A Reducer which calls allReduce directly on gradients to process.

All synchronized gradients are scaled by a pre-specified factor.

Public Functions

explicit InlineReducer(double scale)¶

Creates a new InlineReducer with a given scaling factor.

Parameters:: scale – [in] the factor by which to scale gradients after synchronization

virtual void add(Variable &var) override¶

Ingest a Variable and immediately call allReduce on it.

Parameters:: var – [in] the Variable to process for synchronization

inline virtual void finalize() override¶

Forces a reduction/synchronization of the Reducer.

For some implementations, this may be a no-op if the Reducer immediately processes or synchronizes all gradients that are added.

class CoalescingReducer : public fl::Reducer ¶

A Reducer which coalesces added Variables in a cache until some maximum cache size is reached, after which all Variables in the cache are reduced and the cache is emptied.

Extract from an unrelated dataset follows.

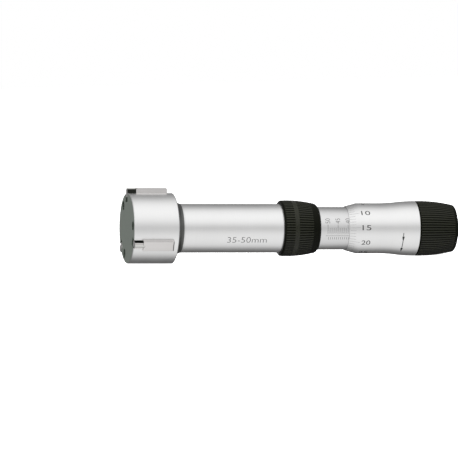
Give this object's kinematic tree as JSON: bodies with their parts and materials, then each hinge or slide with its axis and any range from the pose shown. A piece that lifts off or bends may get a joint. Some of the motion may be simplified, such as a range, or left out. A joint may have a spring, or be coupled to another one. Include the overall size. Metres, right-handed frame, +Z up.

Since the Reducer executes allReduceMultiple operations asynchronously, to guarantee that synchronized values are available after reduction, finalize must be called before using a given value.

Public Functions

CoalescingReducer(double scale, bool async, bool contiguous)¶

Creates a new coalescing reducer.

Parameters:

cache – [in] threshold at which the cache will be flushed and its contents synchronized, in bytes
async – [in] determines whether or not the distributed compute stream runs asynchronously to the AF stream.
contiguous – [in] forces synchronization of the set of Variables to occur in a contiguous buffer, which may improve performance.

~CoalescingReducer() override¶

Destroy the Reducer.

Calls finalize() before returning.

virtual void add(Variable &var) override¶

Add a Variable to Reducer.

Behaves as follows:

if the Variable exceeds the size of the coalescing cache, call allReduce immediately to synchronize.
if the Variable is smaller than the cache and adding it would push the cache oversize, flush the cache and synchronize with allReduceMultiple
otherwise, add the Variable to the cache.

virtual void finalize() override¶: Flush any remaining Variables in the cache and synchronize.